Only some regions have authorised officials appointed by governors with whom one can lodge a complaint about the actions of various officials or seek to resolve a complicated situation that is emerging in the market.

We have put in place a uniform procedure at the federal level. There is the Foreign Investment Advisory Council, which currently operates under the Ministry of Economic Development. The Ministry has a special department (headed by Sergei Belyakov) which prepares materials on all the complaints. The materials that can be routinely considered at the Ministry of Economic Development are considered and compromise solutions are offered to parties to disputes or to the regional executive bodies if we feel that something is unfair and needs to be changed. If the dispute is very serious, it is put before the commission which I have been heading following the Prime Minister's decision. I consider such disputes. These disputes involve both Russian businesspeople abroad, when they meet with some problems, and foreign investors in the Russian Federation. We examine these disputes and propose various solutions. And I can tell you that some companies, such as IKEA, Procter & Gamble and others have had disputes resolved in their favour after Russian officials stepped in.

In general, we believe that such a mechanism must exist everywhere, in every region of the Russian Federation and in every large municipal entity. The country has many cities with a population of more than 250,000 that can already attract investments, so mechanisms should be put in place that protect the rights of foreign and Russian investors and enable investors to seek redress.

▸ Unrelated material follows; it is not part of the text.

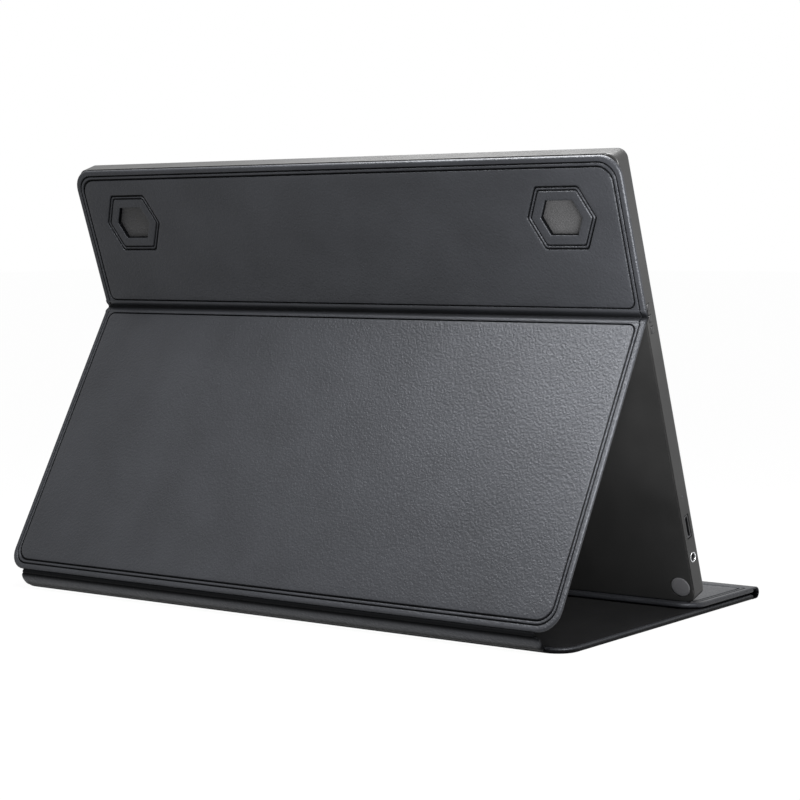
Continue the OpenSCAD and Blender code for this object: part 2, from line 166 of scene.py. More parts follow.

On the whole, the situation is changing, but it is changing too slowly. I can tell you this: we proceed on the understanding in our work that unless we quickly change our attitude to business and come to treat it as people who create - of course they create together with their employees, they create together with the people whom the trade unions protect - but they are the most advanced body of people who create a new quality of life and new economic values. Unless we change the attitude of society to business and come to regard business leaders as the people called upon to create the new, as people who are primarily responsible for modernisation, there will be no serious modernisation. And of course it is not the government but business that is responsible for modernisation; the government of course is responsible for laying down fair rules of the game and for punishing those who break these rules. So this is a challenge for the federal government, the regional governments and undoubtedly the legislators that can only be met together.

As I said, several important laws are in the pipeline. We will submit them to you. I am ready, together with my colleagues, to defend these laws. Thank you.